Everybody has a different coding style, some good, some bad, and most of the time there’s more than way to skin the kitteh, which provides a lot of options for how much or how little functionality you add to your site.
What most plugins don’t add though is any way to control where they are deployed. Like the majority of any WordPress site, every plugin is loaded, in full, on every page. You’ve got CSS scattered in your header, javascript scattered in your footer (more often than not, in your header actually), and 20-90% of your pages has no use for these extraneous http calls to external files and content.

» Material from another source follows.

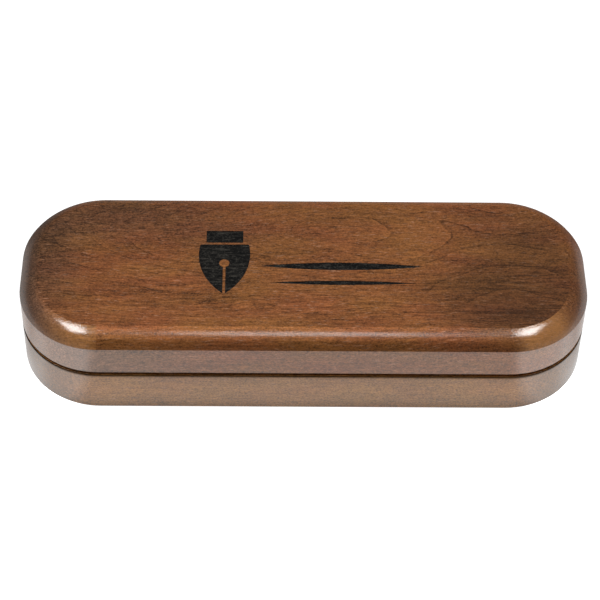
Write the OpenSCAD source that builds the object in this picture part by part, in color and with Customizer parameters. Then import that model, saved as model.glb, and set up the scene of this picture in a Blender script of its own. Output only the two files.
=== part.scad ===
// Two-pen wooden case: a routed base and a round-edged lid on two brass butt hinges,
// held shut by two magnets, with a velvet pen bed below and a padded lining above.
// Origin: centre of the underside. +X along the case, +Y to the hinges, +Z up.

/* [Case] */
// Length of the wooden case
case_l = 177.8; // [170:0.1:195]
// Width of the wooden case, without the hinge knuckles
case_w = 63.5; // [62:0.1:72]
// Height of the closed case
case_h = 31.75; // [31.2:0.05:36]
// Corner radius in plan
corner_r = 25.4; // [22:0.1:28]
// Rim thickness of base and lid
rim = 8.5; // [8.2:0.1:9]
// Thickness of the base's floor and of the lid's top
panel_t = 4; // [3.6:0.1:4.4]
// Open gap between base and lid, which the hinge leaves fill at the back
gap = 1.2; // [1.2:0.1:1.6]
// Sanded rounding of the outer edges
edge_r = 0.4; // [0.2:0.05:0.6]

/* [Lid edge] */
// Radius of the lid's rounded top edge, an arc that leaves a crisp line above and below it
round_r = 9.2; // [8.2:0.1:12]
// How far that arc reaches in over the top
round_reach = 6; // [5.5:0.1:6.5]
// How far it reaches down the side
round_depth = 4.4; // [3.8:0.1:5]

/* [Emblem] */
// Depth of the engraved emblem
engrave_depth = 0.3; // [0.2:0.05:0.5]
// Thickness of the black enamel in the engraving
enamel_t = 0.2; // [0.1:0.05:0.2]
// Length of the engraved pen nib
nib_l = 27; // [18:0.5:28]

/* [Hinges] */
// Distance of each hinge from the middle of the case
hinge_x = 42; // [34:1:46]
// Length of a hinge along its pin
hinge_l = 22; // [20:0.5:26]
// Width of a leaf on the rim
leaf_w = 7; // [6.6:0.1:7.5]
// Thickness of a leaf
leaf_t = 0.5; // [0.4:0.05:0.5]
// Outer radius of the knuckles
knuckle_r = 1.6; // [1.5:0.05:1.8]
// Radius of the hinge pin
pin_r = 0.75; // [0.6:0.05:0.9]
// Length of a hinge screw
screw_l = 7; // [5:0.5:9]

/* [Closure] */
// Diameter of the magnets and their steel strikes
magnet_d = 6; // [5:0.5:6]
// Height of a magnet
magnet_h = 3; // [2:0.5:4]
// Distance of each magnet from the middle of the case
magnet_x = 42; // [30:1:50]

/* [Pen bed] */
// Radius of a pen channel
channel_r = 8; // [7.2:0.1:8.4]
// Length of a pen channel
channel_l = 146; // [130:1:150]
// Depth of a pen channel below the top of the bed
channel_depth = 6.5; // [5:0.1:6.8]
// Distance of each channel's middle from the middle of the bed
channel_y = 10.2; // [9.6:0.1:10.8]
// Length of the finger hollow across both channels
scoop_l = 28; // [20:1:34]

/* [Hidden] */
$fn = 96;

// Colours
walnut_stain = "saddlebrown";
antique_brass = "goldenrod";
steel = "silver";
velvet = "midnightblue";
board_grey = "dimgray";
foam_grey = "gray";
enamel_black = "black";

// Case halves
shell_h = (case_h - gap) / 2;       // height of each half
lid_z = shell_h + gap;              // underside of the lid's rim
ceiling_z = case_h - panel_t;       // top of the lid's hollow
hollow_l = case_l - 2 * rim;
hollow_w = case_w - 2 * rim;
hollow_r = corner_r - rim;
rim_y = case_w / 2 - rim / 2;       // middle of the long rims
round_chord = sqrt(pow(round_reach, 2) + pow(round_depth, 2));
round_start = atan(round_depth / round_reach) - asin(round_chord / 2 / round_r);    // its slope at the top

// Hinges
play = 0.05;                        // radial clearance of pins, screws and magnets
knuckle_gap = 0.15;                 // clearance round and between knuckles
knuckles = 5;
knuckle_pitch = hinge_l / knuckles;
axis_y = case_w / 2 + knuckle_r + knuckle_gap;
axis_z = shell_h + gap / 2;
screw_r = 0.95;
screw_head_r = 1.9;
screw_head_h = 1;
screw_slot_w = 0.5;
screw_spread = 7;                   // distance of each screw from the middle of its hinge
screw_y = case_w / 2 - leaf_w / 2 - 0.3;

// Closure: magnet and strike stand proud and nearly touch, so the gap is even all round
touch_gap = 0.1;
proud = (gap - touch_gap) / 2;
strike_h = 2;

// Pen bed
fit_gap = 0.4;                      // between the lining and the wood
fabric_t = 0.5;
board_t = 1.2;
bed_top = panel_t + 8.8;
bed_l = hollow_l - 2 * fit_gap;
bed_w = hollow_w - 2 * fit_gap;
bed_r = hollow_r - fit_gap;
channel_z = bed_top - channel_depth + channel_r;
scoop_depth = channel_depth - 0.5;
scoop_r = (pow(scoop_l / 2, 2) + pow(scoop_depth, 2)) / (2 * scoop_depth);
scoop_w = 2 * channel_y + channel_r;

// Lid pad
pad_board_t = 1;
pad_t = 4.6;                        // board, foam and cover together
pad_z = ceiling_z - pad_t;

// Emblem: a nib that points to the front edge, and two long pen strokes beside it
nib_x = -25;
nib_y = 1;
nib_w = nib_l * 0.6;
slit_w = 0.8;
vent_r = 1.6;
stroke_x = 12;
broad_stroke = [52, 3.2, -0.5];     // length, width, y
fine_stroke = [46, 1.8, -7.5];

// ---- Shapes that repeat ----

// A block with rounded corners in plan. The child is its 2D edge profile,
// from the corner's centre at x = 0 to the outer face at x = r, with z drawn as y.
module edged_block(l, w, r, h) {
    run_x = l - 2 * r;
    run_y = w - 2 * r;
    for (corner = [[1, 1, 0], [-1, 1, 90], [-1, -1, 180], [1, -1, 270]])
        translate([corner[0] * run_x / 2, corner[1] * run_y / 2, 0])
            rotate([0, 0, corner[2]])
                rotate_extrude(angle = 90)
                    children();
    for (side = [0, 1])
        mirror([0, side, 0])
            translate([-run_x / 2, run_y / 2, 0])
                rotate([90, 0, 90])
                    linear_extrude(run_x)
                        children();
    for (side = [0, 1])
        mirror([side, 0, 0])
            translate([run_x / 2, run_y / 2, 0])
                rotate([90, 0, 0])
                    linear_extrude(run_y)
                        children();
    translate([-run_x / 2, -run_y / 2, 0])
        cube([run_x, run_y, h]);
}

module plain_block(l, w, r, h) {
    edged_block(l, w, r, h)
        square([r, h]);
}

// The corner that a sanded edge of radius edge_r removes from a square edge at the origin
module edge_waste() {
    difference() {
        translate([-edge_r, -edge_r])
            square(edge_r + 1);
        translate([-edge_r, -edge_r])
            circle(edge_r);
    }
}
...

I’ve been playing around with WP_Styles and WP_Scripts writing some of my own shorthand functions to help me try and remove this mess when possible, but due to those different coding practices that are employed by the plugin authors, it can be frustrating at best trying to incorporate something into your site that can and will remove all these unnecessary calls on pages that don’t require them, and doing it in such a way as to not have the site break next time the plugin is upgraded and some of the codebase changes.
I’d like to know if there’s any interest out there for some kind of system to help deal with this. Something that would permit you to access a be-all-end-all list of what’s in the queue for your page, and somewhere you could hook into post queue pre fire to strip out unwanted baggage with conditional structures.
Yay, nay? (should I post this to hackers, or would it be off-base?)